Wednesday, July 19th 2-3 pm ET, 2023
Venue: Conference Room no. 11, UNHQ
Registration link: https://forms.gle/w1Dy8WL7V7BCWLGw5
The latest available SDG 5 data show that the world is not on track to achieve gender equality by 2030. COVID-19 and the backlash against women’s sexual and reproductive health and rights are further diminishing the outlook for gender equality. Violence against women remains high; global health, climate and humanitarian crises have further increased risks of violence, especially for the most vulnerable women and girls; and women feel more unsafe than they did before the pandemic. Women’s representation in positions of power and decision-making remains below parity.
The lack of any gender-specific indicators in some goals renders women and girl’s realities invisible. For example, under Goal 6, no gender-specific indicators are included despite its importance for women and girls. Unaffordable, inaccessible water has specific implications for women’s health due to increased needs for water and hygiene during menstruation, pregnancy and postpartum recovery. The average basic water requirement for a lactating woman is 5.3 litres a day. At least 20 litres a day per person is required for other basic needs such as handwashing, face washing, cooking and food hygiene. But those living far from a water source make do with much less. Without safe water, sanitation and hygiene, more than 800,000 women lose their lives every year. Increased disease is apparent in the 44 million pregnant women with sanitation-related hookworm, which causes maternal anaemia and pre-term births.
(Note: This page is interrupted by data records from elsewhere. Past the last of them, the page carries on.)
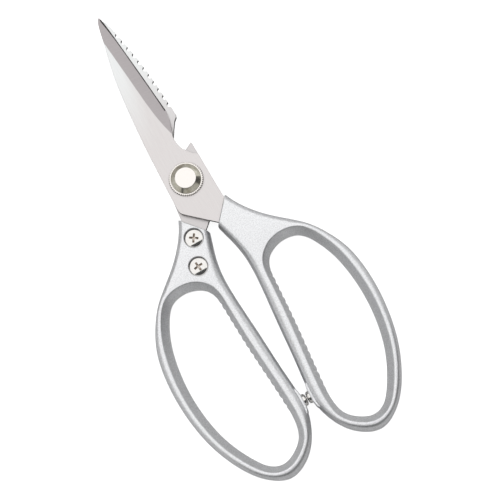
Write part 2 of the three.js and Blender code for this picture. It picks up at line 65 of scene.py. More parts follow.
HANDLE_TOP = node_size("right_handle")[1].z
MID_HEIGHT = HANDLE_TOP / 2
BLADE_BOTTOM = node_size("front_blade")[0].z
BLADE_TOP = node_size("front_blade")[1].z
KNURL_BOTTOM, KNURL_TOP = (corner.z for corner in node_size("knurled_washer"))
WASHER_BOTTOM, WASHER_TOP = (corner.z for corner in node_size("plain_washer"))
NUT_TOP = node_size("pivot_nut")[1].z
HEAD_TOP = node_size("pivot_bolt")[1].z
HEAD_RADIUS = node_size("pivot_bolt")[1].x

BEVEL_WIDTH = 5.2
BEVEL_SLOPE = 0.375
BEVEL_OVERRUN = 4
EDGE_BEVEL_WIDTH = 0.47
EDGE_BEVEL_SLOPE = 1.1
EDGE_BEVEL_REACH = 1.6
WEDGE_RISE = 0.3
PLATE_CHAMFER = 0.12
OVERCUT = 1

GULLET_COUNT = 11
GULLET_PITCH = 3.77
GULLET_RADIUS = 1.1
FIRST_GULLET_Y = 70.5

# Material slots of a blade past its flat face, and the tilt in degrees of the faces that get them.
BEVEL_SLOT, EDGE_SLOT, SIDE_SLOT = 1, 2, 3
BEVEL_TILT = (14, 30)
EDGE_TILT = (38, 60)
SIDE_TILT = (80, 100)
EDGE_LOWEST_Y = 25

PIVOT_HOLE_RADIUS = 3.15
BOLT_RADIUS = 3
BOLT_END = 1.0
BOLT_CHAMFER = 0.2
WASHER_GAP = 0.05
HEAD_SIDE = 0.3
HEAD_FLAT_RADIUS = 4.4
TURNED_ROUNDING = 0.14
RING_CHAMFER = 0.15
KNURL_RADIUS = 7.45
KNURL_TEETH = 50
KNURL_DEPTH = 0.5
KNURL_FACE_RADIUS = 6.6
STEPS_PER_TOOTH = 8
PLAIN_WASHER_RADIUS = 7.0
NUT_RADIUS = 6.2
NUT_CHAMFER = 0.9
NUT_HOLE_RADIUS = 3.1
NUT_FLOOR = 0.75
SPANNER_HOLE_X = 4.2
SPANNER_HOLE_RADIUS = 0.8
SPANNER_HOLE_TOP = 1.2

SCREW_POINTS = [(9.05, -24.15), (13.05, -35.6)]
SCREW_CROSS_TURN = [math.radians(33), math.radians(-8)]
SCREW_HOLE_RADIUS = 2.15
SCREW_HEAD_RADIUS = 3.95
SCREW_HEAD_HEIGHT = 2.35
SCREW_HEAD_RECESS = 0.05
SCREW_CROWN = 0.8
SCREW_EDGE_ROUNDING = 0.25
SCREW_EDGE_TILT = 0.41
SCREW_SHANK_RADIUS = 1.9
SCREW_SHANK_LENGTH = 6.2
# Half length and half width of a bar of the cross recess.
CROSS_MOUTH = (2.05, 0.46)
CROSS_FLOOR = (0.8, 0.28)
CROSS_DEPTH = 2.0
# Where the walls of the recess lie: within a radius, above a depth and clear of the dome.
CROSS_RADIUS = 2.1
CROSS_DEEPEST = 2.2
CROSS_LIP = 0.12
COUNTERBORE_RADIUS = 4.06
COUNTERBORE_DEPTH = 2.5
COUNTERBORE_FLARE = 0.26
COUNTERBORE_CHAMFER = 0.3

STOP_Y = -105.0
BOSS_FACE_X = 1.6
BOSS_HALF_HEIGHT = 3.7
BOSS_CHAMFER = 0.35
STUD_RADIUS = 2.65
STUD_HEIGHT = 1.53
STUD_SIDE = 0.55
STUD_FULLNESS = 0.6
STUD_ROOT = 0.3
STUD_CHAMFER = 0.1

NECK_END = [(2.1, -24.7), (11.4, -13.8)]
NECK_CHAMFER = 0.35
SLOT_MARGIN = 0.2
SLOT_HEADROOM = 0.1
SLOT_CHAMFER = 0.05
OUTER_FULLNESS = 2 / 2.4
# The inner side goes up from mid height to a wall's top, a lip, the slope and then the flat face.
INNER_WALL_TOP = 0.55
INNER_LIP = (0.35, 1.35)
INNER_FLAT = 1.1
INNER_RIM_ROUNDING = 0.5
RIB_COUNT = 18
RIB_DEPTH = 0.5
RIB_VALLEY = 0.45
RIB_FULLNESS = 0.7
RIB_FADE = 0.6

# Points round a shape, or along it.
HOLE_STEPS = 900
OUTER_STEPS = 760
OUTER_LEVELS = 15
PIVOT_SEGMENTS = 128
SCREW_SEGMENTS = 96
STUD_SEGMENTS = 72
DRILL_SEGMENTS = 64
GULLET_SEGMENTS = 40
SPANNER_SEGMENTS = 32

# Points of an outline nearer than this are one point.
SAME_POINT = 0.02
# A rounded corner takes at most this share of either side that meets there.
MOST_OF_SIDE = 0.45

# Angles in degrees past which an edge between two faces is shaded sharp.
SHARP = 32
BLADE_SHARP = 12
HANDLE_SHARP = 34
KNURL_SHARP = 40

# ---- outlines seen from above, as in the CAD source ----------------------------------------

CUTTING_EDGE = [(2.4, 70), (4.4, 51.8), (6.5, 31)]
BEVEL_LINE = [(-4, 86), (-2.8, 70.4), (-1.4, 57.1), (0.2, 41.2), (1.5, 30.8), (3.3, 22.4), (5.6, 15.5)]

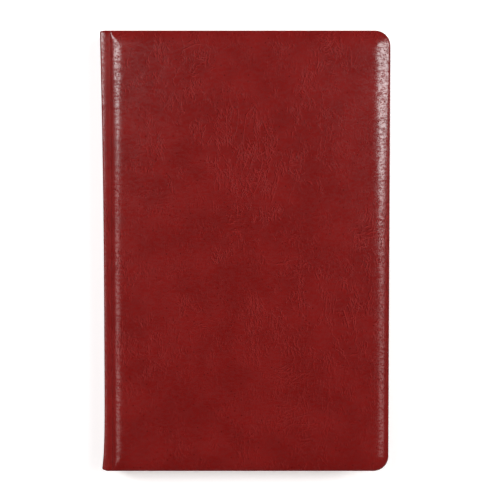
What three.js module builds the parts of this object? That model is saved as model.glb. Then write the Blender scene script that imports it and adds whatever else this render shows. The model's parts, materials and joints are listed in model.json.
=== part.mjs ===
// A hardcover travel journal in padded faux leather, closed and lying on its back cover.
// Millimetres. +X runs from the spine to the fore-edge, +Y to the head, +Z up from the table.
// The journal's own measures count X from its fold lines, where the covers and leaves turn.
import * as THREE from "three";

// The case
const endSquare = 3.5; // cover beyond the pages at the head and the tail
const foreSquare = 3.2; // cover beyond the pages at the fore-edge
const hingeDepth = 2.8; // each fold line below the outer face of its cover, and inside the spine's face
const jointWidth = 3.4; // fold line to the near edge of a cover
const foreCornerRadius = 7.5;
const hingeCornerRadius = 1.2;

// Layers of a cover, from outside to inside
const leatherThickness = 0.8;
const foamThickness = 0.9;
const boardThickness = 1.8;
const turnInThickness = 0.35;
const pastedownThickness = 0.25;

// Form of a cover
const rollWidth = 8; // rolled edge at the fore-edge, head and tail
const hingeRollWidth = 3; // rolled edge beside the spine
const rollDepth = 1.9; // how far a rolled edge falls
const lowerEdgeRadius = 0.6;
const foamEdge = 0.1; // foam left where the leather pulls it down over the board's edge
const leatherWall = 1; // leather round the edge of the board
const turnInWidth = 15;
const hingeLip = 0.5;
const pastedownMargin = 3.2; // cover's edge to the pastedown
const cornerTightening = 0.5; // share of an inset that a corner's radius loses

// Spine
const spineCornerRadius = 1.8;
const spineCrest = 2; // top of the spine's corner above its fold line
const grooveFloor = 0.95; // bottom of the groove above the fold line
const grooveEnd = 1; // fold line to the end of the spine leather
const grooveDip = 0.25;
const stripThickness = 0.5;
const stripMargin = 0.4; // fold line to the strip's end
const pinchDepth = 1.4; // how far the spine is drawn in between head and tail
const pinchCentre = -20; // where it is drawn in most, measured up from the middle
const headFlare = 2; // exponents: a higher one keeps the flare closer to the end
const tailFlare = 8;

// Paper
const pageHeight = 210;
const pageWidth = 135;
const pageCornerRadius = 5;
const backEdge = 1; // fold line to the backs of the pages
const signaturesPerHalf = 4;
const signatureThickness = 1.8; // sixteen leaves
const foldDepth = 0.6; // roundness of a signature's folded back
const flyleafThickness = 0.2;
const flyleafFold = 3.6; // fold line to the flyleaf's own fold
const centreLeaves = 4;
const centreLeafThickness = 0.2;
const leafGap = 0.1;

// Backing of the sewn pages
const threadStations = 5;
const threadThickness = 0.4;
const threadWidth = 1.2;
const mullThickness = 0.2;
const liningThickness = 0.2;
const mullMargin = 3; // page end to the end of the gauze
const bandRadius = 0.8;

// Clearances
const faceGap = 0.02; // between glued faces
const fitGap = 0.3; // between edges, and before anything that turns

// Smoothness of curves
const rollSteps = 5;
const foreCornerSteps = 7;
const hingeCornerSteps = 2;
const spineStations = 14;
const quarterTurn = Math.PI / 2;

// What follows from the sizes above
const coverThickness =
  leatherThickness + foamThickness + boardThickness + turnInThickness + pastedownThickness;
const centreThickness = centreLeaves * (centreLeafThickness + leafGap);
const halfBlock = signaturesPerHalf * signatureThickness + flyleafThickness + leafGap;
const totalThickness = 2 * (coverThickness + halfBlock) + centreThickness;
const halfPage = pageHeight / 2;
const halfHeight = halfPage + endSquare;
const pageReach = backEdge + pageWidth; // fold line to the pages' fore-edge
const coverReach = pageReach + foreSquare; // fold line to the cover's fore-edge
const boardInnerZ = leatherThickness + foamThickness + boardThickness;
const leatherInnerZ = boardInnerZ + turnInThickness;
const threadX = backEdge - fitGap / 2 - threadThickness / 2;
const mullX = threadX - threadThickness / 2 - faceGap - mullThickness / 2;
const liningX = mullX - mullThickness / 2 - faceGap - liningThickness / 2;
const stationPitch = pageHeight / threadStations;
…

Water stress is also intensifying, taking tolls on women’s and girls’ time, health and lives. More than 733 million people live in a context of high and critical water stress, where demand for safe, usable water outstrips supply. Where access is severely limited, women and girls must often walk long distances to collect improved water. In Iraq, which has high water stress (79.5 per cent), and where 30 per cent of the rural population has no improved drinking water on premises, women spend up to three hours per day collecting water. In India, in a quarter of rural households with no water on premises, women and girls devote more than 50 minutes per day to collecting water. By comparison, this figure was four minutes per day for men.
This VNR lab will present the latest available data on how women and girls are doing across the SDGs from a gender perspective with a special focus on the status of the water crisis and its differentiated impact on women and girls, most especially women and girls in poor households. This will be done through a presentation on UN Women and UNSD's Progress on the Sustainable Development Goals: The Gender Snapshot 2022 Report, the accompanying SDG 5 tracker and the Spotlight on SDG 6 paper, which altogether emphasizes the data and indicators available and needed from monitoring the SDGs from a gender perspective as well as the data gaps specifically for SDG 6. The event will also feature a presentation on the data available on systems to track and make public allocations for gender equality followed by a moderated Q&A.